Records with modeling code:
[Start]
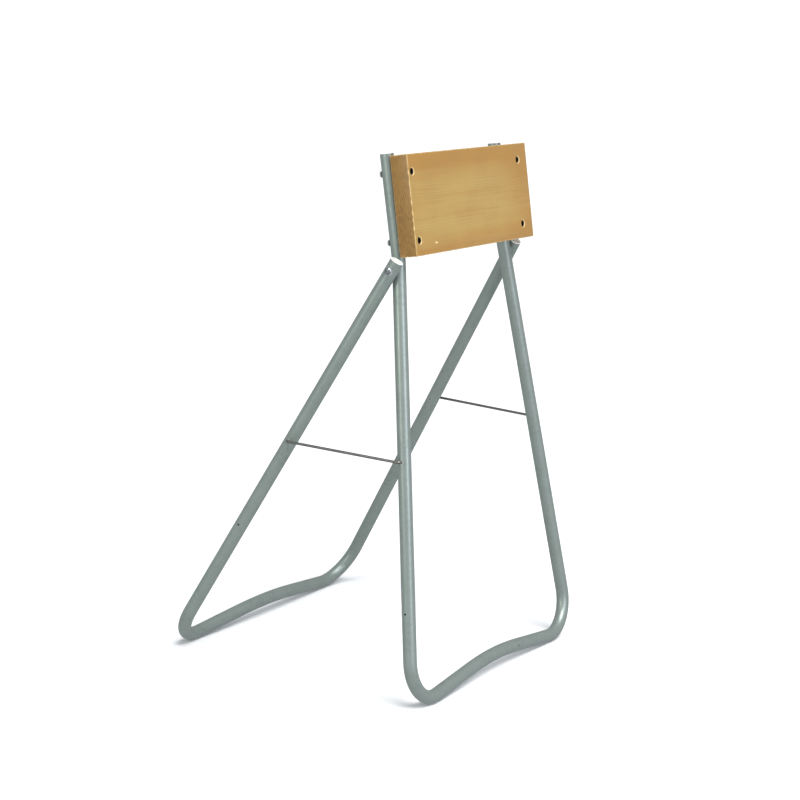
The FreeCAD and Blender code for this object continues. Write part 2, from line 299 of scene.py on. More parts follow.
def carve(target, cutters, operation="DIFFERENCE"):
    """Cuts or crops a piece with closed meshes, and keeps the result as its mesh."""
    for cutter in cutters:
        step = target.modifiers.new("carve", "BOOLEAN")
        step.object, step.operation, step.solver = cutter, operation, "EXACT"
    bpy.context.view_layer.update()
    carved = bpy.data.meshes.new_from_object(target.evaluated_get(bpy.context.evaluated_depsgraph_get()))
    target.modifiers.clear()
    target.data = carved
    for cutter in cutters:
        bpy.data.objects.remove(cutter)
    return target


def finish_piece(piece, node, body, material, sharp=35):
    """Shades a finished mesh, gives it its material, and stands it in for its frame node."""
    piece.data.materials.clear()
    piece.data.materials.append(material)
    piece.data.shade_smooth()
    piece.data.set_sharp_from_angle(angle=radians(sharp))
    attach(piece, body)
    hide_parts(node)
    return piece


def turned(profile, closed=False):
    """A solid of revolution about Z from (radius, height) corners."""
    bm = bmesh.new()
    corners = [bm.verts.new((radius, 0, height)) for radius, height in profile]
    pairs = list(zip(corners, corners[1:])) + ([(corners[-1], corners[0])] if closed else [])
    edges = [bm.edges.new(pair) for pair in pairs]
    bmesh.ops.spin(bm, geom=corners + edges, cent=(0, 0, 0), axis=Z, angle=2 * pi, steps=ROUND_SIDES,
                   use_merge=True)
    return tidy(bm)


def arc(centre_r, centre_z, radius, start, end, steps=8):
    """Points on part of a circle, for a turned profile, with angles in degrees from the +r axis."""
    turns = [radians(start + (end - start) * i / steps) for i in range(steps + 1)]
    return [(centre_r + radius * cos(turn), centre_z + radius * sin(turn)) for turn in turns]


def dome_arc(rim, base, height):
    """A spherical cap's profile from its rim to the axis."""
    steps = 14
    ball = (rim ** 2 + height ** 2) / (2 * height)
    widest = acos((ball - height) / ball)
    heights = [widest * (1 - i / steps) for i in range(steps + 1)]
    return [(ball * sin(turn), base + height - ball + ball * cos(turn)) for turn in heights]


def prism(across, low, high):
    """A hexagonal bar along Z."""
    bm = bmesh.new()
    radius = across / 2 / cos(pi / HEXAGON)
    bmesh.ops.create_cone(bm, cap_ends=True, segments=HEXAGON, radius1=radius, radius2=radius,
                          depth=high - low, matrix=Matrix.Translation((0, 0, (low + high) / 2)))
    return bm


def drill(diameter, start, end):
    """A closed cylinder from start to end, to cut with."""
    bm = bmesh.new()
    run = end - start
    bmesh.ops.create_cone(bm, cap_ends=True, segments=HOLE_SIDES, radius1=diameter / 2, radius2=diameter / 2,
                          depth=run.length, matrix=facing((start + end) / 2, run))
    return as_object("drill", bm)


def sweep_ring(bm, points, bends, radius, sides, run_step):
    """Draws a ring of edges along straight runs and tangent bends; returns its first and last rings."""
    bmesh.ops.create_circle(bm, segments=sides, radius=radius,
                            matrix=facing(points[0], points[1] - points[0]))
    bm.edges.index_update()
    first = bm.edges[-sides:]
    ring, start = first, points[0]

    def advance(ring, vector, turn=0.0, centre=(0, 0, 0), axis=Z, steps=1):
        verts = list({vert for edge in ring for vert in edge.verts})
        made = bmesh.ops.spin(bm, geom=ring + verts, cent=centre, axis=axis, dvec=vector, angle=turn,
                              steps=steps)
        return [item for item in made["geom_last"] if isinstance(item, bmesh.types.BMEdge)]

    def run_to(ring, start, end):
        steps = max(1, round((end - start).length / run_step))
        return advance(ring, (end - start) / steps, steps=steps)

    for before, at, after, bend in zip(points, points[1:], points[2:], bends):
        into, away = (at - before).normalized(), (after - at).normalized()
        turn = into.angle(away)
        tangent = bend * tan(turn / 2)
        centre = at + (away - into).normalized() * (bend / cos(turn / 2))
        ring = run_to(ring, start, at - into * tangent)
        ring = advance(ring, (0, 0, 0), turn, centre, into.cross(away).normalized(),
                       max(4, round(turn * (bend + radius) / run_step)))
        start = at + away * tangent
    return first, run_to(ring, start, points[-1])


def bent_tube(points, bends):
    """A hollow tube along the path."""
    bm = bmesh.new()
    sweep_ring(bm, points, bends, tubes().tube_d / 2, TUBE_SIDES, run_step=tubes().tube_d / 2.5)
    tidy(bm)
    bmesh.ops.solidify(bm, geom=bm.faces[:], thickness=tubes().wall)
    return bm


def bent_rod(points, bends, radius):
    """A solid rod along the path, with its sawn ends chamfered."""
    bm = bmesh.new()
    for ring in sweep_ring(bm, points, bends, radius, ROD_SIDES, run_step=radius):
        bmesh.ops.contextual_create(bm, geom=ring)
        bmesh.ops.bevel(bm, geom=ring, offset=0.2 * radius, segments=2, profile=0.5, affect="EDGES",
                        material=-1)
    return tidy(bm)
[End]
[Start]
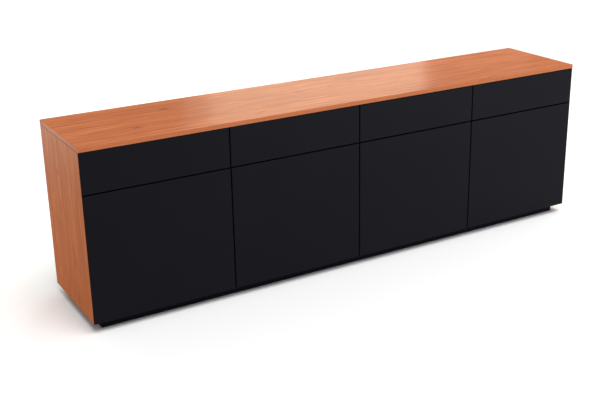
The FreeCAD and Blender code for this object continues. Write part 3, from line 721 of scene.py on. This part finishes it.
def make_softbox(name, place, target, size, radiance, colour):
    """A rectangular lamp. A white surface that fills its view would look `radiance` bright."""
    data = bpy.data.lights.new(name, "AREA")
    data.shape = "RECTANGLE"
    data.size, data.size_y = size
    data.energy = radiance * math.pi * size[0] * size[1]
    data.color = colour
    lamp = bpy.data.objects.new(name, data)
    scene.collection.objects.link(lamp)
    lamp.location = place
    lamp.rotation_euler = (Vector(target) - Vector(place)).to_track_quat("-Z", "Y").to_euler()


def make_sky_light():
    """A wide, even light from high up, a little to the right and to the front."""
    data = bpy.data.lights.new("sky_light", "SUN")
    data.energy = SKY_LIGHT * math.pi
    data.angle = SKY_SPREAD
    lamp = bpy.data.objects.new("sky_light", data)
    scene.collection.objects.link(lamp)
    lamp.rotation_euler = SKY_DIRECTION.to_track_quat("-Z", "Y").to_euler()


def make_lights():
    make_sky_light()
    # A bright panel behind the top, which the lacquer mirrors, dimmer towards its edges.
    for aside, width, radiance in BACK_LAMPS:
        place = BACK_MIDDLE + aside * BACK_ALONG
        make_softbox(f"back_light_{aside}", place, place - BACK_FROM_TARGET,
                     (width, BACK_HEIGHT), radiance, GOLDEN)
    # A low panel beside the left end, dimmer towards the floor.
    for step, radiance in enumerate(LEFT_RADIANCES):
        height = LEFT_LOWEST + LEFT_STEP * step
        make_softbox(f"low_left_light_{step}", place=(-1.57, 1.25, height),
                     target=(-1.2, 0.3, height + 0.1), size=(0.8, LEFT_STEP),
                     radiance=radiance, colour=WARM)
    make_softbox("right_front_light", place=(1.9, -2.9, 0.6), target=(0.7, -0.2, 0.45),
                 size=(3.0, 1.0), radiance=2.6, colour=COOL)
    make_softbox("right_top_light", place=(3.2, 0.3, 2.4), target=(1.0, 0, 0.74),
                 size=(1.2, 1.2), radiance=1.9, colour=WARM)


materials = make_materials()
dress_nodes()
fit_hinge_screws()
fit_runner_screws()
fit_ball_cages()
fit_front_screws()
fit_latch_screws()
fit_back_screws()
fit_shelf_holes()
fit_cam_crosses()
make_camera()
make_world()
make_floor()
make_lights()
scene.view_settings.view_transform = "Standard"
[End]
[Start]
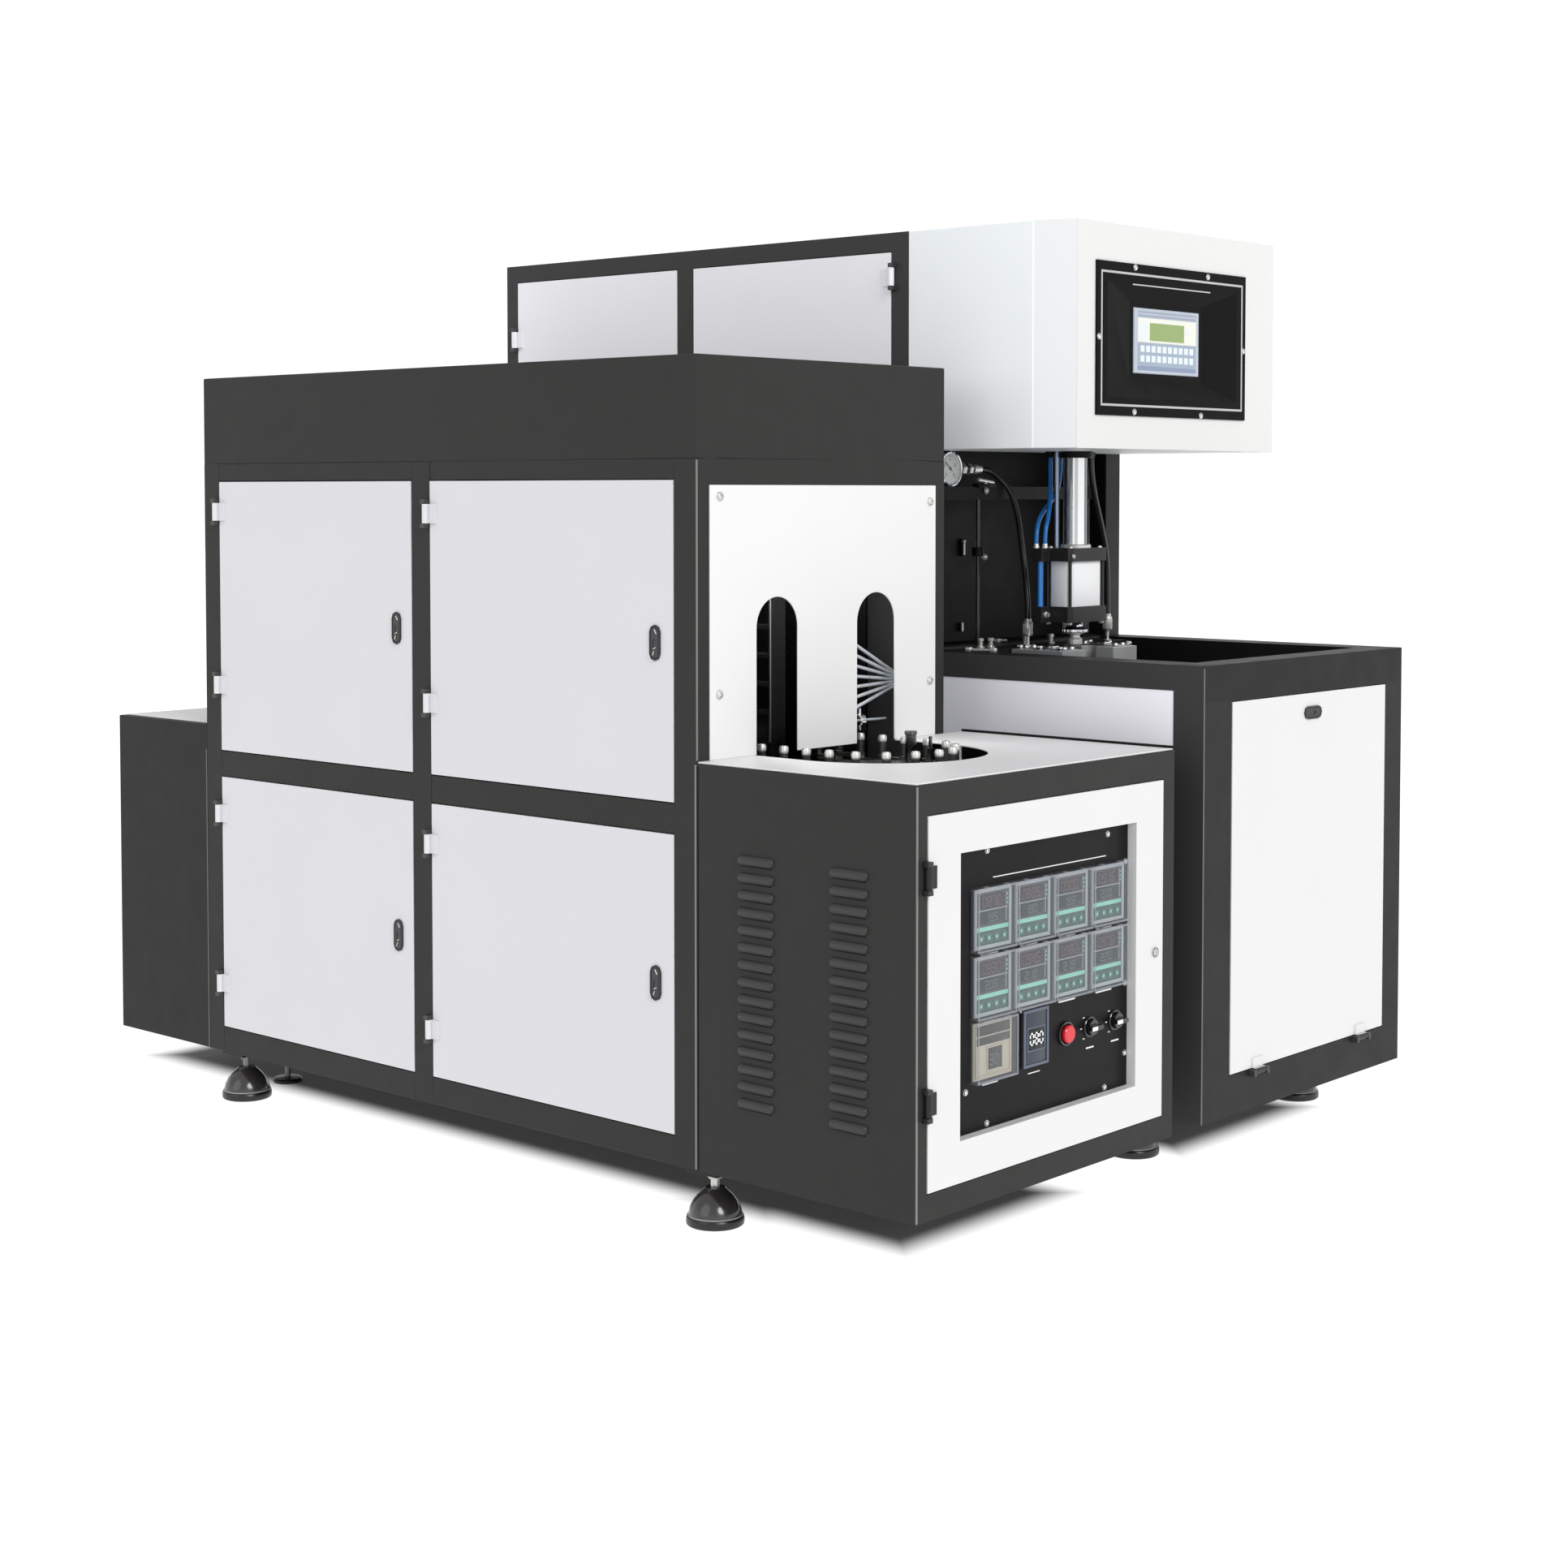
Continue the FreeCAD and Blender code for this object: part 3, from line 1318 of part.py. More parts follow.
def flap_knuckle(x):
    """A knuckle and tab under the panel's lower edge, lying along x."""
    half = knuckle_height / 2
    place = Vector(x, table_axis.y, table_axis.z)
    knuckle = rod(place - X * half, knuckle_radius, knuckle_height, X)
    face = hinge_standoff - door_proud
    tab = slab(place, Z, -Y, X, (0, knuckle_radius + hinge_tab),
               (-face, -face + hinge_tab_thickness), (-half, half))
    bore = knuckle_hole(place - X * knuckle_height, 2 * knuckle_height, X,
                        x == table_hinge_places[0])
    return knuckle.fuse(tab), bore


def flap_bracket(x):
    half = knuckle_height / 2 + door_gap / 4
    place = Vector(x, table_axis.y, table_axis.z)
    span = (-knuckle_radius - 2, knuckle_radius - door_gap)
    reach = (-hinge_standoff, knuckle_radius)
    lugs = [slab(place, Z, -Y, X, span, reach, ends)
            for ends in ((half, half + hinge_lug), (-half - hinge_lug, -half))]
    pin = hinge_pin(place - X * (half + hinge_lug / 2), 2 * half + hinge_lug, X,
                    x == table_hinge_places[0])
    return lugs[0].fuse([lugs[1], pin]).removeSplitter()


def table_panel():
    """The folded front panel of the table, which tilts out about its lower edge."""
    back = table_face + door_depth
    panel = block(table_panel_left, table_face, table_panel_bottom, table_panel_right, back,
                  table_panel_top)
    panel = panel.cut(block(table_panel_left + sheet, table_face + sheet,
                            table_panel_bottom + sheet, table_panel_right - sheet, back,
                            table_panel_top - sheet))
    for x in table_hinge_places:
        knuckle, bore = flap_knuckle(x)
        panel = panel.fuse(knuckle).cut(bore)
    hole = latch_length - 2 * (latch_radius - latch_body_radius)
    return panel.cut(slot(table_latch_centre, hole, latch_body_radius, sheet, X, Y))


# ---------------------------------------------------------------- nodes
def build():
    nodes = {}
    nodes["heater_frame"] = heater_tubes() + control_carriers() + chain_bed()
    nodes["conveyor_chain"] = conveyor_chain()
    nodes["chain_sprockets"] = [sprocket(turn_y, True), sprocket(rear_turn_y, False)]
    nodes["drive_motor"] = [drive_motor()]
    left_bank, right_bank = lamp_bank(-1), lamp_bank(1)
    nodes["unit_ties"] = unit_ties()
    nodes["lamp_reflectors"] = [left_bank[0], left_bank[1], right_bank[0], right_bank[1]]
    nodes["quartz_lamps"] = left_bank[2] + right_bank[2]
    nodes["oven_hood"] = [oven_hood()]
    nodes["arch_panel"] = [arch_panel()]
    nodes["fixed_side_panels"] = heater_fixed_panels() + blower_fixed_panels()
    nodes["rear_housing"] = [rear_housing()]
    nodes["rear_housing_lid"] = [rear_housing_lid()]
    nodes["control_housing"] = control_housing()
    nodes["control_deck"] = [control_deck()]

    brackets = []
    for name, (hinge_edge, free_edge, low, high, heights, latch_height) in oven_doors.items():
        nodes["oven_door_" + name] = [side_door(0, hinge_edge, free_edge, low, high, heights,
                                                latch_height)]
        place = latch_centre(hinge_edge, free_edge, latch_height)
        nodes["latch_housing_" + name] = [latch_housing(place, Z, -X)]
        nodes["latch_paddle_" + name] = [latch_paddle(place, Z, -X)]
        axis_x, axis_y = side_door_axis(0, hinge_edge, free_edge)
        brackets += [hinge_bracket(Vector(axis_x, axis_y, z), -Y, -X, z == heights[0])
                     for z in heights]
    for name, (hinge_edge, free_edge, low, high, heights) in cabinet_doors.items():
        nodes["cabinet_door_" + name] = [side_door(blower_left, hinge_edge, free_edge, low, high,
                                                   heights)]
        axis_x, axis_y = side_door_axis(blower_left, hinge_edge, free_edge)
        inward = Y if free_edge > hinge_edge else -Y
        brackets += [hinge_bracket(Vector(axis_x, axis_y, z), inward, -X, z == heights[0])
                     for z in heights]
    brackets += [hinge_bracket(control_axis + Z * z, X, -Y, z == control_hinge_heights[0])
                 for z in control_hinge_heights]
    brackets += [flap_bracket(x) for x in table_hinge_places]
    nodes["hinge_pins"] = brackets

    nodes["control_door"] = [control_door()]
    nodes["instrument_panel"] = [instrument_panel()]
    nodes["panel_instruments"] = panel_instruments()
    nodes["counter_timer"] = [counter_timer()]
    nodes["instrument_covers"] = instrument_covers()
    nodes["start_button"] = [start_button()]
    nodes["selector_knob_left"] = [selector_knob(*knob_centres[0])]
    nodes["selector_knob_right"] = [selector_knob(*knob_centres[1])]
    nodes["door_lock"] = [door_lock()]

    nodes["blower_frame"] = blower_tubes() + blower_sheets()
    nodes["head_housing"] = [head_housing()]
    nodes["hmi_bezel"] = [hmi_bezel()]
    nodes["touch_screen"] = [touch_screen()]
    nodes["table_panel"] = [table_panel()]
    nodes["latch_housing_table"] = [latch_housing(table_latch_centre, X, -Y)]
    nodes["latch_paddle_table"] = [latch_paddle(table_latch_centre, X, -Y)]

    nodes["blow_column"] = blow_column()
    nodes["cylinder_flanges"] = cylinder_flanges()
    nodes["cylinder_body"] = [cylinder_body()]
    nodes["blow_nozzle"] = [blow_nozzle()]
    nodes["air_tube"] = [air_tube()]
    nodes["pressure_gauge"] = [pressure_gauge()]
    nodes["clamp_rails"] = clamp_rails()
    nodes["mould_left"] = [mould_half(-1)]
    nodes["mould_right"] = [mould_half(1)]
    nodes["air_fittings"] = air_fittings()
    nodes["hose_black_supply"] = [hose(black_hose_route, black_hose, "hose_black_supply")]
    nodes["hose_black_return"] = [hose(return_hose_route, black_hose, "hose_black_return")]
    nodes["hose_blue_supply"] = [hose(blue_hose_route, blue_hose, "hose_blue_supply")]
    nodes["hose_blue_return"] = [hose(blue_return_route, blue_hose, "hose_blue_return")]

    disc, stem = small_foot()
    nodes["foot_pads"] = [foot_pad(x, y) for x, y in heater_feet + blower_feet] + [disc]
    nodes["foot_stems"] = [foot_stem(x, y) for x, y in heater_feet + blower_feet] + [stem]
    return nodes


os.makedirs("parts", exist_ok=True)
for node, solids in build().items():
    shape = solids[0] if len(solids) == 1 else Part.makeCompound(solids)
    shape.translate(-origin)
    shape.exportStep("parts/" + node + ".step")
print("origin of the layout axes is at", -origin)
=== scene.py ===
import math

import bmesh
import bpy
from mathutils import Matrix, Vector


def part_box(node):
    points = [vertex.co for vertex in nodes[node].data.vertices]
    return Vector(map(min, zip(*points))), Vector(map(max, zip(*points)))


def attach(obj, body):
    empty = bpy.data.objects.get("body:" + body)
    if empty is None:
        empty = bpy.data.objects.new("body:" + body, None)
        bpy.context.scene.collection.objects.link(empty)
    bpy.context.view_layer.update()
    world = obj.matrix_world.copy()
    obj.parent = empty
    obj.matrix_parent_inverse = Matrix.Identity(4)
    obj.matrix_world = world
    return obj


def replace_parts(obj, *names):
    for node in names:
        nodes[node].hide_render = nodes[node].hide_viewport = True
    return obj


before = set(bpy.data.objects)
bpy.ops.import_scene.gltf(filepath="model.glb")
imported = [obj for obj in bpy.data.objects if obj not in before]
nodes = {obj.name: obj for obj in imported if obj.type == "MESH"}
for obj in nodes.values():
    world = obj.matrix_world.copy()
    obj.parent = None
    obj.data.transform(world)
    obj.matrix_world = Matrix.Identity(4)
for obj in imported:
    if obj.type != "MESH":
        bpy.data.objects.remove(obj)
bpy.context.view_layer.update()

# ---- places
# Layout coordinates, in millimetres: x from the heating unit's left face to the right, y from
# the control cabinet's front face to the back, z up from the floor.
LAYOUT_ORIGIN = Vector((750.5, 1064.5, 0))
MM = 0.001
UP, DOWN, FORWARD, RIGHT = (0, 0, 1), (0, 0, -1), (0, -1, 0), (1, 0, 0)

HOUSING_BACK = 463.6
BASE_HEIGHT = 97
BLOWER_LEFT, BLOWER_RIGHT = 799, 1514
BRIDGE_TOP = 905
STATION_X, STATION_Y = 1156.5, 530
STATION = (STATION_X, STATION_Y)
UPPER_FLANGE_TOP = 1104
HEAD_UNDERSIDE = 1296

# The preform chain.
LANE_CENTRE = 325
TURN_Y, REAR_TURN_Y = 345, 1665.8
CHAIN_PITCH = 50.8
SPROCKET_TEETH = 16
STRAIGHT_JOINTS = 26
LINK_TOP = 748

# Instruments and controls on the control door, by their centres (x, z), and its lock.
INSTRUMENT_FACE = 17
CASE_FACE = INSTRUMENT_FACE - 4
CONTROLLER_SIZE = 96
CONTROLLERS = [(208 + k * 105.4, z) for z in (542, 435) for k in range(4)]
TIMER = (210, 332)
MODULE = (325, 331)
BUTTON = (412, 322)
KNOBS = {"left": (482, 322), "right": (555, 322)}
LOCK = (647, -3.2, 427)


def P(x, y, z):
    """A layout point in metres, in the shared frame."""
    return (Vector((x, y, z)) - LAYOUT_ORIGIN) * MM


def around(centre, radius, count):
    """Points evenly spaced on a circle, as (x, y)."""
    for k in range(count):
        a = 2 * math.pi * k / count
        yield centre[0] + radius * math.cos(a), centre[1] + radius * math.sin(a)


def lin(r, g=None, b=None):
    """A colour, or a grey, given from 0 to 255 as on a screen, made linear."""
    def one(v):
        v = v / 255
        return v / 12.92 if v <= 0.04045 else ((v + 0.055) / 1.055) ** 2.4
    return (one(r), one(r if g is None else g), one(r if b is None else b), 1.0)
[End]
Give the exact lines, and only those, from the line containing "disc, stem = small_foot()" through the line containing "for node in" in the entries above.

| Completed exercise |
    disc, stem = small_foot()
    nodes["foot_pads"] = [foot_pad(x, y) for x, y in heater_feet + blower_feet] + [disc]
    nodes["foot_stems"] = [foot_stem(x, y) for x, y in heater_feet + blower_feet] + [stem]
    return nodes


os.makedirs("parts", exist_ok=True)
for node, solids in build().items():
    shape = solids[0] if len(solids) == 1 else Part.makeCompound(solids)
    shape.translate(-origin)
    shape.exportStep("parts/" + node + ".step")
print("origin of the layout axes is at", -origin)
=== scene.py ===
import math

import bmesh
import bpy
from mathutils import Matrix, Vector


def part_box(node):
    points = [vertex.co for vertex in nodes[node].data.vertices]
    return Vector(map(min, zip(*points))), Vector(map(max, zip(*points)))


def attach(obj, body):
    empty = bpy.data.objects.get("body:" + body)
    if empty is None:
        empty = bpy.data.objects.new("body:" + body, None)
        bpy.context.scene.collection.objects.link(empty)
    bpy.context.view_layer.update()
    world = obj.matrix_world.copy()
    obj.parent = empty
    obj.matrix_parent_inverse = Matrix.Identity(4)
    obj.matrix_world = world
    return obj


def replace_parts(obj, *names):
    for node in names:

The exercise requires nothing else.